### [Provided records]
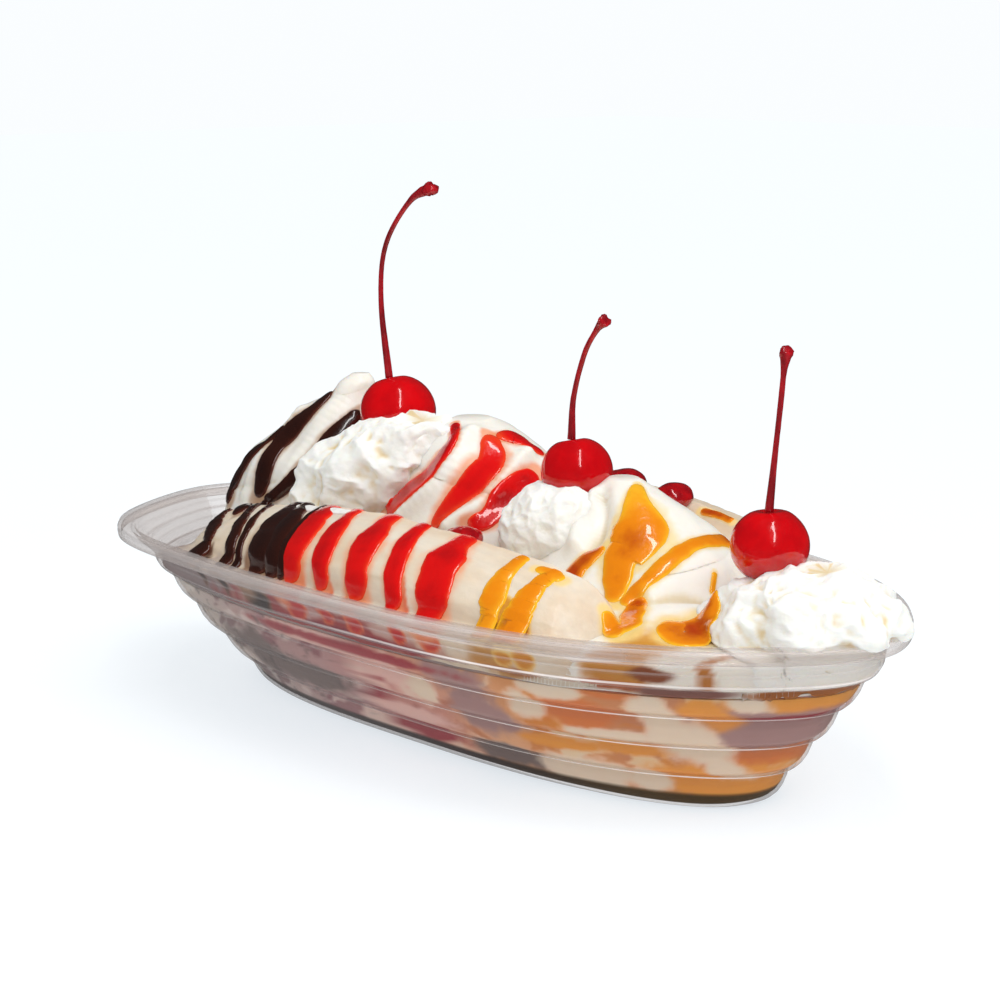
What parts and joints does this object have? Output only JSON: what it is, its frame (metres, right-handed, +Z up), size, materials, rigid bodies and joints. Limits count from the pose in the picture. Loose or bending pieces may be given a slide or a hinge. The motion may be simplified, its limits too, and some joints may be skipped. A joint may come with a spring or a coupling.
{
  "type": "banana split",
  "caption": "Banana split in a clear stepped plastic boat: banana halves, soft-serve scoops, sauces, whipped cream and stemmed cherries.",
  "frame": {"origin": "on the table under the middle of the whole object's box", "axes": "+X along the boat from the chocolate end to the caramel end, +Y across the boat away from the side that is shown, +Z up"},
  "size_m": [0.2292, 0.1122, 0.1234],
  "materials": {
    "clear_plastic": "clear thin plastic with a faint grey-mauve tint",
    "ice_cream_and_sauce": "melting ice cream swirled with sauces",
    "banana": "peeled banana, moist",
    "ice_cream": "smooth vanilla soft serve",
    "whipped_cream": "ragged whipped cream",
    "cherry": "glossy candied cherry",
    "cherry_stem": "dark red stem",
    "strawberry": "strawberry piece in syrup"
  },
  "bodies": {
    "root": {"dish": "clear_plastic", "bed": "ice_cream_and_sauce", "banana_front": "banana", "banana_back": "banana", "scoop_left": "ice_cream", "scoop_middle": "ice_cream", "scoop_right": "ice_cream", "cream_left": "whipped_cream", "cream_middle": "whipped_cream", "cream_right": "whipped_cream", "cherry_left": "cherry", "cherry_middle": "cherry", "cherry_right": "cherry", "stem_left": "cherry_stem", "stem_middle": "cherry_stem", "stem_right": "cherry_stem", "strawberry_front": "strawberry", "strawberry_far_left": "strawberry", "strawberry_far_right": "strawberry"}
  },
  "joints": []
}
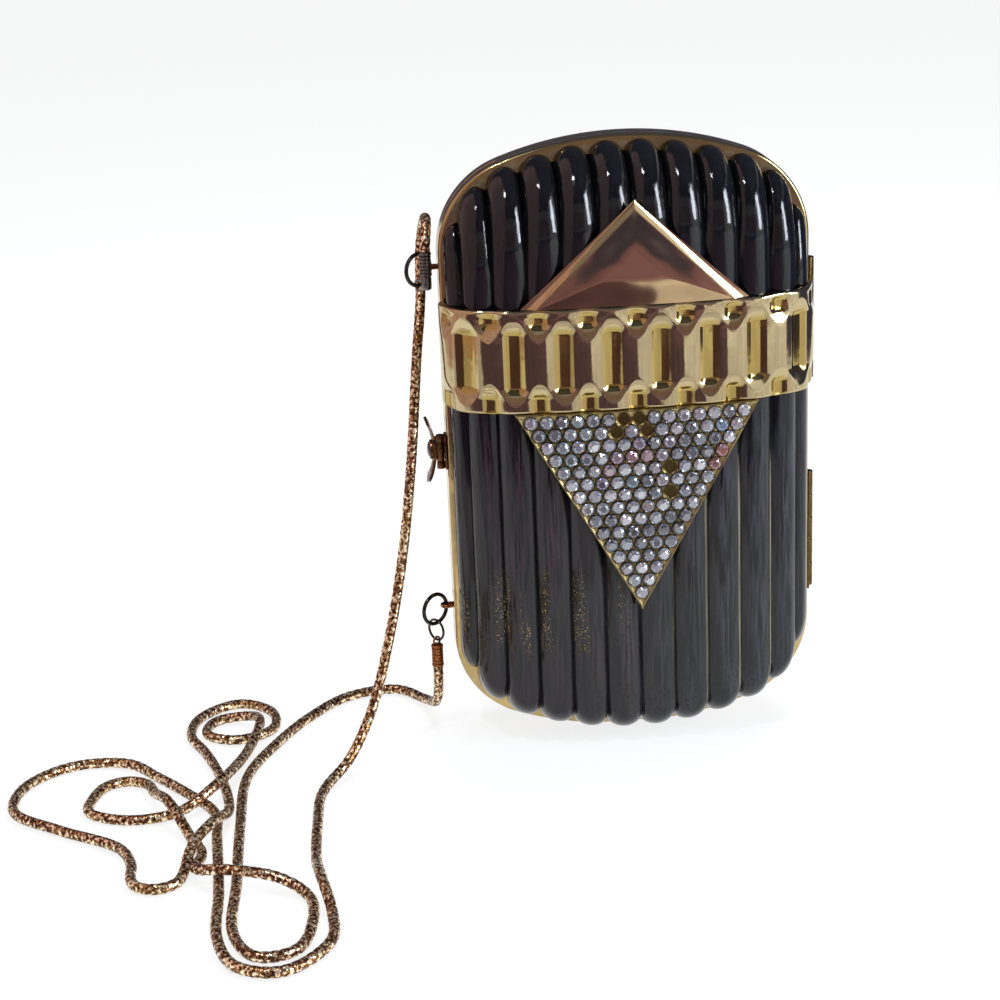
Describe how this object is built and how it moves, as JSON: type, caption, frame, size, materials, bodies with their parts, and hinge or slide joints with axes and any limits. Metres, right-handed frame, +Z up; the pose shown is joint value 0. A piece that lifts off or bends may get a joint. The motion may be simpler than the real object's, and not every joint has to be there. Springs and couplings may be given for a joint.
{
  "type": "minaudiere",
  "caption": "Upright hard evening case with fluted black shells in gold frames, a stone-set front, side hinges, snap clasp and woven shoulder strap.",
  "frame": {"origin": "middle of the flat foot at the lower end of the frames, on the parting plane between front and back", "axes": "+Z up along the case, +X to the hinged side, -Y to the decorated front"},
  "size_m": [0.2256, 0.1617, 0.1675],
  "materials": {
    "gold_frame": "polished gold-plated brass",
    "black_enamel": "gloss black moulded shell",
    "lining_cloth": "dark woven lining",
    "gold_relief": "polished gold-plated stamping",
    "gold_tray": "dull gold tray",
    "clear_stone": "faceted clear stones",
    "hinge_brass": "worn gold-plated brass",
    "clasp_bronze": "worn gold-plated clasp",
    "spring_steel": "spring strip",
    "dark_stone": "dark round stone",
    "ring_gunmetal": "dark gunmetal wire",
    "cap_copper": "copper-gold end cap",
    "woven_strap": "woven metallised cord"
  },
  "bodies": {
    "back_half": {"back_frame": "gold_frame", "back_shell": "black_enamel", "back_lining": "lining_cloth", "hinge_leaf_back_upper": "hinge_brass", "hinge_leaf_back_lower": "hinge_brass", "hinge_pin_upper": "hinge_brass", "hinge_pin_lower": "hinge_brass", "clasp_catch": "clasp_bronze", "ring_lug_upper": "cap_copper", "ring_lug_lower": "cap_copper", "lower_link": "ring_gunmetal", "end_cap_upper": "ring_gunmetal", "end_cap_lower": "cap_copper", "chain_strap": "woven_strap"},
    "front_half": {"front_frame": "gold_frame", "front_shell": "black_enamel", "front_lining": "lining_cloth", "gold_band": "gold_relief", "crest_plate": "gold_relief", "pave_tray": "gold_tray", "pave_stones": "clear_stone", "hinge_leaf_front_upper": "hinge_brass", "hinge_leaf_front_lower": "hinge_brass", "clasp_bracket": "clasp_bronze", "clasp_pin": "clasp_bronze", "clasp_spring": "spring_steel"},
    "clasp_lever": {"clasp_bow": "clasp_bronze", "clasp_bezel": "clasp_bronze", "clasp_cabochon": "dark_stone"},
    "upper_ring": {"strap_ring_upper": "ring_gunmetal"},
    "lower_ring": {"strap_ring_lower": "ring_gunmetal"}
  },
  "joints": [
    {"name": "case_hinge", "type": "hinge", "parent": "back_half", "child": "front_half", "pos_m": [0.0508, 0, 0.0833], "axis": [0, 0, 1], "range_deg": [0, 100]},
    {"name": "clasp_pivot", "type": "hinge", "parent": "front_half", "child": "clasp_lever", "pos_m": [-0.0517, -0.00265, 0.0833], "axis": [0, 0, 1], "range_deg": [0, 25]},
    {"name": "upper_ring_swing", "type": "hinge", "parent": "back_half", "child": "upper_ring", "pos_m": [-0.0518, 0.00225, 0.1336], "axis": [0, 0, 1], "range_deg": [-6, 6]},
    {"name": "lower_ring_swing", "type": "hinge", "parent": "back_half", "child": "lower_ring", "pos_m": [-0.0518, 0.00225, 0.0366], "axis": [0, 0, 1], "range_deg": [-6, 6]}
  ]
}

### [Task goal]
Generate an exact reproduction of all entries.

### [Exercise answer]
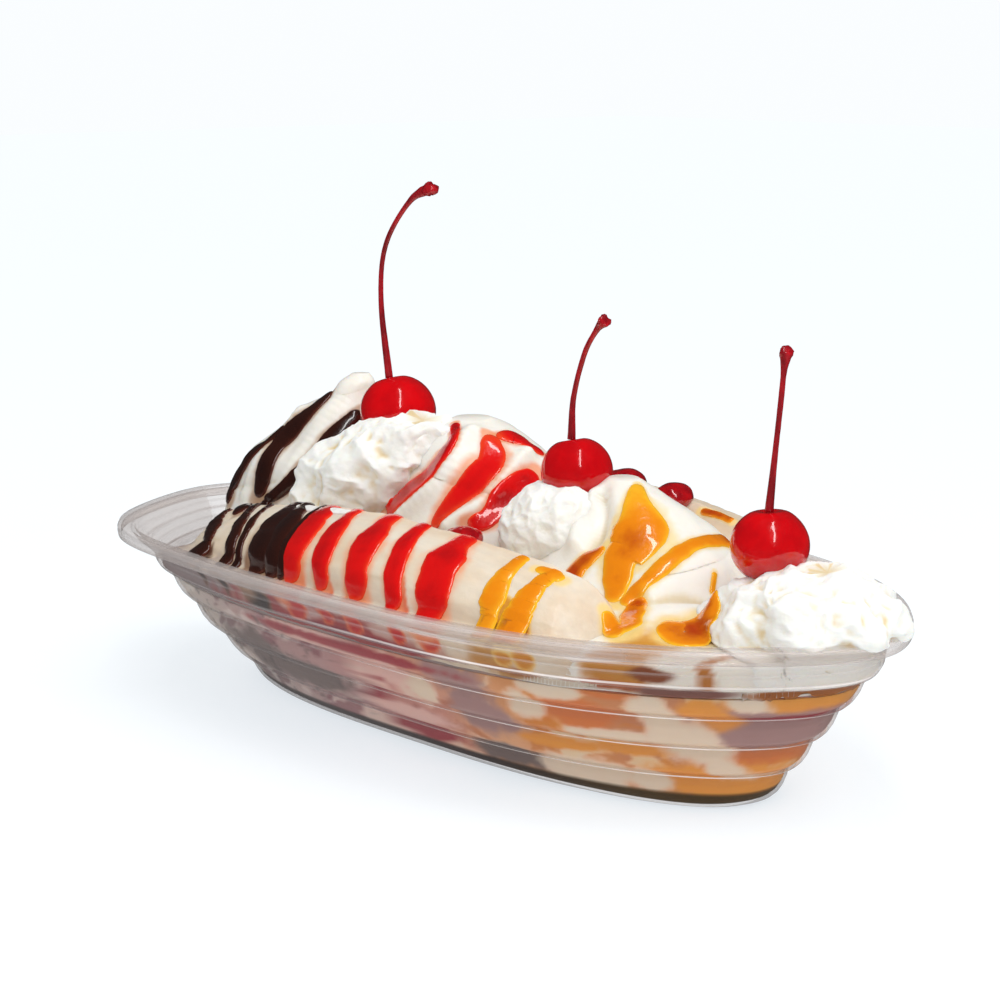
What parts and joints does this object have? Output only JSON: what it is, its frame (metres, right-handed, +Z up), size, materials, rigid bodies and joints. Limits count from the pose in the picture. Loose or bending pieces may be given a slide or a hinge. The motion may be simplified, its limits too, and some joints may be skipped. A joint may come with a spring or a coupling.
{
  "type": "banana split",
  "caption": "Banana split in a clear stepped plastic boat: banana halves, soft-serve scoops, sauces, whipped cream and stemmed cherries.",
  "frame": {"origin": "on the table under the middle of the whole object's box", "axes": "+X along the boat from the chocolate end to the caramel end, +Y across the boat away from the side that is shown, +Z up"},
  "size_m": [0.2292, 0.1122, 0.1234],
  "materials": {
    "clear_plastic": "clear thin plastic with a faint grey-mauve tint",
    "ice_cream_and_sauce": "melting ice cream swirled with sauces",
    "banana": "peeled banana, moist",
    "ice_cream": "smooth vanilla soft serve",
    "whipped_cream": "ragged whipped cream",
    "cherry": "glossy candied cherry",
    "cherry_stem": "dark red stem",
    "strawberry": "strawberry piece in syrup"
  },
  "bodies": {
    "root": {"dish": "clear_plastic", "bed": "ice_cream_and_sauce", "banana_front": "banana", "banana_back": "banana", "scoop_left": "ice_cream", "scoop_middle": "ice_cream", "scoop_right": "ice_cream", "cream_left": "whipped_cream", "cream_middle": "whipped_cream", "cream_right": "whipped_cream", "cherry_left": "cherry", "cherry_middle": "cherry", "cherry_right": "cherry", "stem_left": "cherry_stem", "stem_middle": "cherry_stem", "stem_right": "cherry_stem", "strawberry_front": "strawberry", "strawberry_far_left": "strawberry", "strawberry_far_right": "strawberry"}
  },
  "joints": []
}
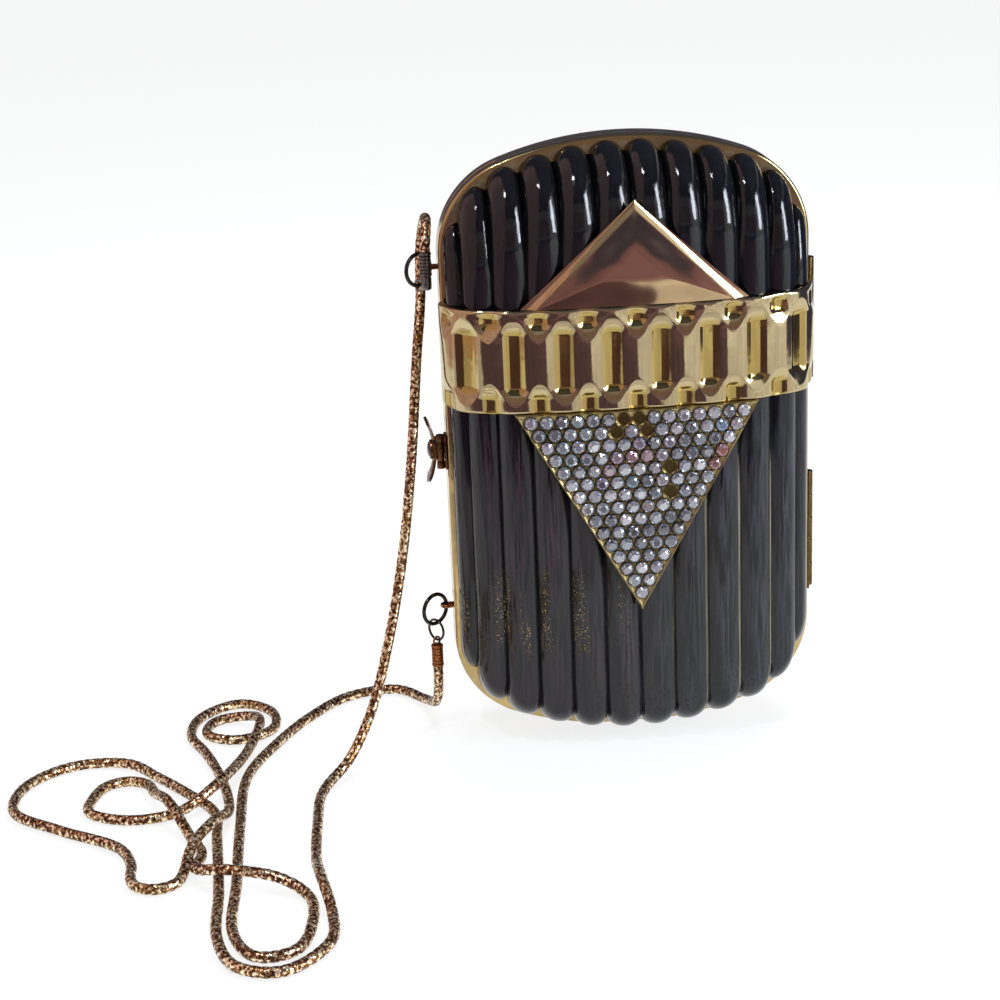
Describe how this object is built and how it moves, as JSON: type, caption, frame, size, materials, bodies with their parts, and hinge or slide joints with axes and any limits. Metres, right-handed frame, +Z up; the pose shown is joint value 0. A piece that lifts off or bends may get a joint. The motion may be simpler than the real object's, and not every joint has to be there. Springs and couplings may be given for a joint.
{
  "type": "minaudiere",
  "caption": "Upright hard evening case with fluted black shells in gold frames, a stone-set front, side hinges, snap clasp and woven shoulder strap.",
  "frame": {"origin": "middle of the flat foot at the lower end of the frames, on the parting plane between front and back", "axes": "+Z up along the case, +X to the hinged side, -Y to the decorated front"},
  "size_m": [0.2256, 0.1617, 0.1675],
  "materials": {
    "gold_frame": "polished gold-plated brass",
    "black_enamel": "gloss black moulded shell",
    "lining_cloth": "dark woven lining",
    "gold_relief": "polished gold-plated stamping",
    "gold_tray": "dull gold tray",
    "clear_stone": "faceted clear stones",
    "hinge_brass": "worn gold-plated brass",
    "clasp_bronze": "worn gold-plated clasp",
    "spring_steel": "spring strip",
    "dark_stone": "dark round stone",
    "ring_gunmetal": "dark gunmetal wire",
    "cap_copper": "copper-gold end cap",
    "woven_strap": "woven metallised cord"
  },
  "bodies": {
    "back_half": {"back_frame": "gold_frame", "back_shell": "black_enamel", "back_lining": "lining_cloth", "hinge_leaf_back_upper": "hinge_brass", "hinge_leaf_back_lower": "hinge_brass", "hinge_pin_upper": "hinge_brass", "hinge_pin_lower": "hinge_brass", "clasp_catch": "clasp_bronze", "ring_lug_upper": "cap_copper", "ring_lug_lower": "cap_copper", "lower_link": "ring_gunmetal", "end_cap_upper": "ring_gunmetal", "end_cap_lower": "cap_copper", "chain_strap": "woven_strap"},
    "front_half": {"front_frame": "gold_frame", "front_shell": "black_enamel", "front_lining": "lining_cloth", "gold_band": "gold_relief", "crest_plate": "gold_relief", "pave_tray": "gold_tray", "pave_stones": "clear_stone", "hinge_leaf_front_upper": "hinge_brass", "hinge_leaf_front_lower": "hinge_brass", "clasp_bracket": "clasp_bronze", "clasp_pin": "clasp_bronze", "clasp_spring": "spring_steel"},
    "clasp_lever": {"clasp_bow": "clasp_bronze", "clasp_bezel": "clasp_bronze", "clasp_cabochon": "dark_stone"},
    "upper_ring": {"strap_ring_upper": "ring_gunmetal"},
    "lower_ring": {"strap_ring_lower": "ring_gunmetal"}
  },
  "joints": [
    {"name": "case_hinge", "type": "hinge", "parent": "back_half", "child": "front_half", "pos_m": [0.0508, 0, 0.0833], "axis": [0, 0, 1], "range_deg": [0, 100]},
    {"name": "clasp_pivot", "type": "hinge", "parent": "front_half", "child": "clasp_lever", "pos_m": [-0.0517, -0.00265, 0.0833], "axis": [0, 0, 1], "range_deg": [0, 25]},
    {"name": "upper_ring_swing", "type": "hinge", "parent": "back_half", "child": "upper_ring", "pos_m": [-0.0518, 0.00225, 0.1336], "axis": [0, 0, 1], "range_deg": [-6, 6]},
    {"name": "lower_ring_swing", "type": "hinge", "parent": "back_half", "child": "lower_ring", "pos_m": [-0.0518, 0.00225, 0.0366], "axis": [0, 0, 1], "range_deg": [-6, 6]}
  ]
}